Part of gender equality is to not let gender be a basis for projecting motives onto others.

I think it does a severe disservice to any and all social justice causes to stand under a banner of equality and wave a flag of feminism while speaking assumptively about who someone else is due to either real or perceived privilege. I feel this is doubly true when one does this while admitting to indolence. It’s actions like the ones Anonymous demonstrates that retard the progress of gender justice because it alienates people who would otherwise easily identify themselves with feminist ideals.

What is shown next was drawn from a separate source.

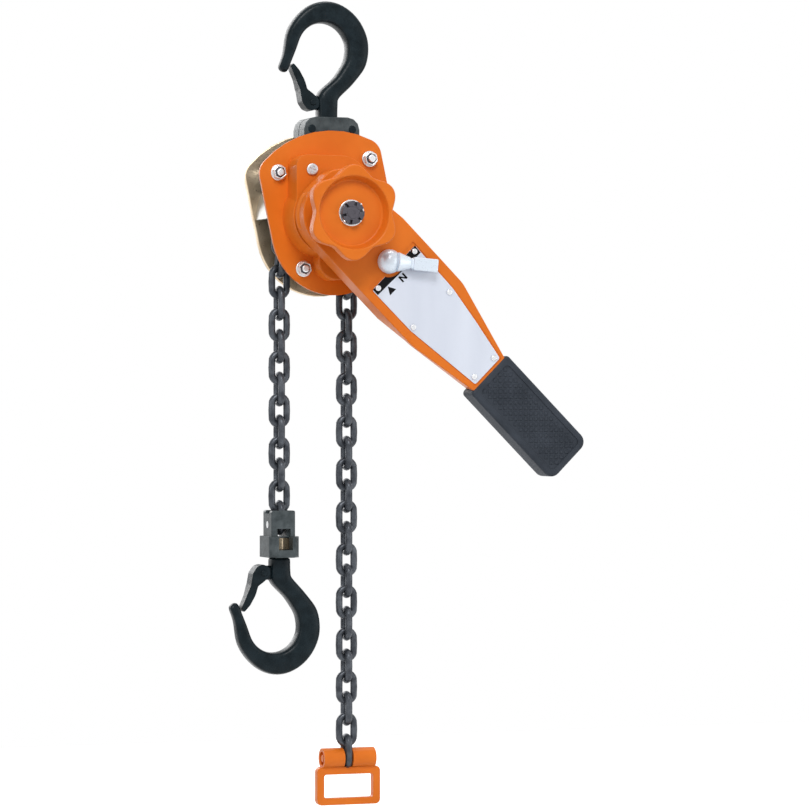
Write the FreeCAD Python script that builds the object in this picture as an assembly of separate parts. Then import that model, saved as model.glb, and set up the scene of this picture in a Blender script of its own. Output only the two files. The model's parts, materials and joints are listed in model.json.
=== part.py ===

I felt hurt—deeply hurt—that my gender would be the cause of a devaluation of the message of Femquake. I am left wondering: what role would Anonymous have men take as “active participants in the movement”? I, for one, do not advocate for equality so as to be told my place.

Later, Anonymous commented again and said this:

It annoyed me further to see that there is a wiki article about this now and the comments were all “I’m glad to see women discussing this, taking charge of this”.

YEAH, ABOUT THAT. The brainchild behind Femquake is a fucking man, so we don’t even have that glory hole, it’s his…and that’s why it means less to me.

As it should.

Feminism is about gender equality, and until we have gender equality, everyone of all genders will continue to pay a horrifically painful cost one way or another. In feeling that Femquake somehow belongs to men because a man started the page, Anonymous is playing a simplistic (and very sad) zero-sum game where the actions taken by people of one gender necessarily invalidates the value of another.

That is an old, ugly game that can never lead to equality. Feminists ought never to play it.

And that’s all I have to say to or about Anonymous.